Following the smoke in and closing the door behind him is a man you’ve never seen before.  His hair is splayed out in a wavy Afro, under which sit a pair of cat-like eyes and a sly smile.  The man is clothed in a tight-fitting suit that looks like it’s made out of the softest material you’ve ever seen.  The first thing that comes to your mind is Plush Masterpiece.  Underneath all of this, the man is barefoot.  It takes you a second to even register this, and by that time he’s already padded his way to the Boss’ desk and perched himself on the corner.

Before you can move forward and get this newcomer off the precious desk, the Boss waves his hand once in your direction to keep you still.  You sit back, and instantly are overcome by the feeling that there is nothing to fear from this strange new figure.
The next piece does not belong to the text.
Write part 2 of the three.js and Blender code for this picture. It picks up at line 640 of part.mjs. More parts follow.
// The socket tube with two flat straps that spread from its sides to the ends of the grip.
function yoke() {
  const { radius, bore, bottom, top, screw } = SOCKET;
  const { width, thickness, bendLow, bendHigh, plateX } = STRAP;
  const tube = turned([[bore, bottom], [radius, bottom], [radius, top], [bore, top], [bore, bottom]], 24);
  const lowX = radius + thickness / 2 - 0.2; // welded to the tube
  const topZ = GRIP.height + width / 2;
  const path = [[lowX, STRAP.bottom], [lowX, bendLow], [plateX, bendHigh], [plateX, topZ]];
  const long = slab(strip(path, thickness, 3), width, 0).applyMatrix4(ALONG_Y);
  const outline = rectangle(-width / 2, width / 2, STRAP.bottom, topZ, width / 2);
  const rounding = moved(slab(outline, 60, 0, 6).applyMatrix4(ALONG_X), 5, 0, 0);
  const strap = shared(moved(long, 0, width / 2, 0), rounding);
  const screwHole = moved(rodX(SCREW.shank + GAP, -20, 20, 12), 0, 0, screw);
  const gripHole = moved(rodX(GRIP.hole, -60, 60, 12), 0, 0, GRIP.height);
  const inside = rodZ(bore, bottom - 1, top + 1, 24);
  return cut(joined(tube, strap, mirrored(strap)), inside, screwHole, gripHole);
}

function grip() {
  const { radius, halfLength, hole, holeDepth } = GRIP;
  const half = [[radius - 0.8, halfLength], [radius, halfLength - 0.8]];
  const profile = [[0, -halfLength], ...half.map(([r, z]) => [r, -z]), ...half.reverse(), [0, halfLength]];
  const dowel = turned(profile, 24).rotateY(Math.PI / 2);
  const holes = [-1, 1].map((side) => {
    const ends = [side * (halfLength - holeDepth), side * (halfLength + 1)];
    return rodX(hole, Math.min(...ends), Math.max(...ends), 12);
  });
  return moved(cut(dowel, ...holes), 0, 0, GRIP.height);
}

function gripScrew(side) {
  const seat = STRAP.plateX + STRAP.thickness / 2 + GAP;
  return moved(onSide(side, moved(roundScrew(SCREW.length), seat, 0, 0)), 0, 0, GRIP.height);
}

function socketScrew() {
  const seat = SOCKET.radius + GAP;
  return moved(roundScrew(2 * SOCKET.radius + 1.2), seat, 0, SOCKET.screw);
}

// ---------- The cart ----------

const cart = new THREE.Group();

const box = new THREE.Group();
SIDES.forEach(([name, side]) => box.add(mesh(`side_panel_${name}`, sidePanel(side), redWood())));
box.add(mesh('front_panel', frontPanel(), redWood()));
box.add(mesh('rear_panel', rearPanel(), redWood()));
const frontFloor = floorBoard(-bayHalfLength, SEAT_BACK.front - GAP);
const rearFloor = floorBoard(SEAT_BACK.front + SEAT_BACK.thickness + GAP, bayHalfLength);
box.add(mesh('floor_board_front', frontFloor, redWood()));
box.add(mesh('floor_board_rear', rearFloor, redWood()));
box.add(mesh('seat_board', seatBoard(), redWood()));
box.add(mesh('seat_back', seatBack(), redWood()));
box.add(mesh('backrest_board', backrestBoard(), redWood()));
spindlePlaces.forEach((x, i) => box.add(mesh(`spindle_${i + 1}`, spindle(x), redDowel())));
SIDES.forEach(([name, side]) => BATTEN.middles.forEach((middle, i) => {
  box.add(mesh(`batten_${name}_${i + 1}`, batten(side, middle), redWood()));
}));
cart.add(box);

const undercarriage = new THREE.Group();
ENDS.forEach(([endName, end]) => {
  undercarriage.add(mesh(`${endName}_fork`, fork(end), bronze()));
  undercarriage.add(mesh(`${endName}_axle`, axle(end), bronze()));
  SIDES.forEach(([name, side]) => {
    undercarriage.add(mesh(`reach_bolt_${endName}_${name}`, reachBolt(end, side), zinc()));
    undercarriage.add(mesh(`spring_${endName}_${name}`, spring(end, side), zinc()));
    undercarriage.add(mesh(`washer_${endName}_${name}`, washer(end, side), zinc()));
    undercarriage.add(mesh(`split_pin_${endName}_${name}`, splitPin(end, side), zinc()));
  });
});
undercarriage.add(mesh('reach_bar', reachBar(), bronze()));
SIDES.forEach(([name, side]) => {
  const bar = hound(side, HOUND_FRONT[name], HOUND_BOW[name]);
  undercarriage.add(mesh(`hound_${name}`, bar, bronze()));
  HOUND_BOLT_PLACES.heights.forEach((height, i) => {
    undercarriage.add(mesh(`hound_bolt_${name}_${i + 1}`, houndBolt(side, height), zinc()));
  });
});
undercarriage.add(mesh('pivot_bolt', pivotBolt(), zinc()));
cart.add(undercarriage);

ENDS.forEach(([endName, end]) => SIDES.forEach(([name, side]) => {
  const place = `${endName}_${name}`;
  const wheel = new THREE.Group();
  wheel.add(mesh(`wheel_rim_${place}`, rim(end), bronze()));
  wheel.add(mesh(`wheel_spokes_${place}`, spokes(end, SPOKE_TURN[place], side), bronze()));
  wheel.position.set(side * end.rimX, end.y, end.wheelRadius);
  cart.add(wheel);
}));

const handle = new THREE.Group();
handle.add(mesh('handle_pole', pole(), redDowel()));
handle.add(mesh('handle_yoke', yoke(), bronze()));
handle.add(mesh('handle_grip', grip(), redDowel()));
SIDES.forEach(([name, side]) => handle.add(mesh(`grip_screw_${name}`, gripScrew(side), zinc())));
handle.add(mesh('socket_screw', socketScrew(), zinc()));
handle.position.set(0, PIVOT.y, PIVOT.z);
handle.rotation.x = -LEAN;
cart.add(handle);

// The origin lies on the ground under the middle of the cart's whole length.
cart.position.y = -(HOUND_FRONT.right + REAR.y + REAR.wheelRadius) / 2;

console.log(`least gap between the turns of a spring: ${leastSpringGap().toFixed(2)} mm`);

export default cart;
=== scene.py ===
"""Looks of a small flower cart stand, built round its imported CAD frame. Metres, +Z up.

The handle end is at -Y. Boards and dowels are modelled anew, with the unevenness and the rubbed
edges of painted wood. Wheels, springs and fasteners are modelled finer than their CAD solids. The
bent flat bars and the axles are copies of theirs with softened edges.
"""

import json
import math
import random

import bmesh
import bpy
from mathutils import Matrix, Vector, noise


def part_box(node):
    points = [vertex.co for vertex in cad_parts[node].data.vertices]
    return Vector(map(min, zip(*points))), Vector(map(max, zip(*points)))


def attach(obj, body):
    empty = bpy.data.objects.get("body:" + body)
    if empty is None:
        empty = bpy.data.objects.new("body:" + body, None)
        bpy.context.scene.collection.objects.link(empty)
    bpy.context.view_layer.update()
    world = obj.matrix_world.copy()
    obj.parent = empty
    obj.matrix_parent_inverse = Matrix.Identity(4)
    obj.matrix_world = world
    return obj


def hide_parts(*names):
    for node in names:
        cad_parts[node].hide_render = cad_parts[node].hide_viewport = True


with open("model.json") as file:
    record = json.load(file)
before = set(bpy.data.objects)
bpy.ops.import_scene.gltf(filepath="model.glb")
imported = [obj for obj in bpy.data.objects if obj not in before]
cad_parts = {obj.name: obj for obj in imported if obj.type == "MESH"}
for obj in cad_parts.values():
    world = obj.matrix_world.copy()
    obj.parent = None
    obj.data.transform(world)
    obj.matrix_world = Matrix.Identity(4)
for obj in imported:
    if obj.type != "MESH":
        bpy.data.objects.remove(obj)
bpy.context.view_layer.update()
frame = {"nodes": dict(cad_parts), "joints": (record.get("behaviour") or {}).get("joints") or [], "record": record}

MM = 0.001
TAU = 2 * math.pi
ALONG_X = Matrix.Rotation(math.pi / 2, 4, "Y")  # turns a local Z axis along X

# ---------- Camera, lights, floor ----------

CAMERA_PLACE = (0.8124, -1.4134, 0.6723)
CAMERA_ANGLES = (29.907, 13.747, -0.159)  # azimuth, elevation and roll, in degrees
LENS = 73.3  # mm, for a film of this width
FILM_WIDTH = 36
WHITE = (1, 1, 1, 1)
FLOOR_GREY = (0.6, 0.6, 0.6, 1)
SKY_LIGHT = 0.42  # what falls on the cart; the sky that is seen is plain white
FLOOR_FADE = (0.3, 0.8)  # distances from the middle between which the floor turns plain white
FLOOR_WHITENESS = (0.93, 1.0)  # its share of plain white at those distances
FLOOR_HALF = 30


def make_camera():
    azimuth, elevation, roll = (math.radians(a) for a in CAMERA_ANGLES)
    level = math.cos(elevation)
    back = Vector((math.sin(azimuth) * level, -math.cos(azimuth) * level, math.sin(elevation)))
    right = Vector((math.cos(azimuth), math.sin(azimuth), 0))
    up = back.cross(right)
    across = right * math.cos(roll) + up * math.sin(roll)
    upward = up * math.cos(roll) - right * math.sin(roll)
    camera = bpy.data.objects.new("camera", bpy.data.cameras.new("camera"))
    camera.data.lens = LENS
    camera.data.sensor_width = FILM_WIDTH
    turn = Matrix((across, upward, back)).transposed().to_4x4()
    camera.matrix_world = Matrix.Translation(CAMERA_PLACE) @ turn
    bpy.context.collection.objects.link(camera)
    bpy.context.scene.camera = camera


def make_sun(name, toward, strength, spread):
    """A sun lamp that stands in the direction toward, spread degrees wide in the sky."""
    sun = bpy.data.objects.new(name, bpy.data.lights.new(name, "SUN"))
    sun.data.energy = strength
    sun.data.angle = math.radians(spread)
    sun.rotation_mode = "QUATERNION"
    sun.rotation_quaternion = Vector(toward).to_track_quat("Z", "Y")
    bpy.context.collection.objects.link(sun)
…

The smoke continues to drift around the room as this man proceeds to pull out a large cigar from an inside pocket of his suit jacket.  The cigar is already clean-cut, and the man hands it wordlessly across the desk to the Boss.  The Boss takes it and leans forward slightly as the man produces a lighter from the same jacket pocket and deftly sparks the cigar.

As the Boss sits back in his chair taking his first puffs on this cigar, the man starts talking.  You forget the exact words he’s saying almost the instant they leave his mouth, but all you know is that the melodic, soothing voice is telling a story that is about nothing, and yet about everything at the same time.  It’s about life on this planet, and about life in the rest of the universe.  Both you and the Boss sit in rapt attention for an indistinguishable amount of time as this stranger makes his way through the story.

As the last word leaves the new man’s lips, the last bit of ash falls untouched from the Boss’ cigar and on to the floor.  The stranger stands up smoothly, nods once in your direction, and then turns and pads back out the room, closing the door quietly behind him.  The strains of a new saxophone solo reach back through the club walls as you both sit there in astonished silence.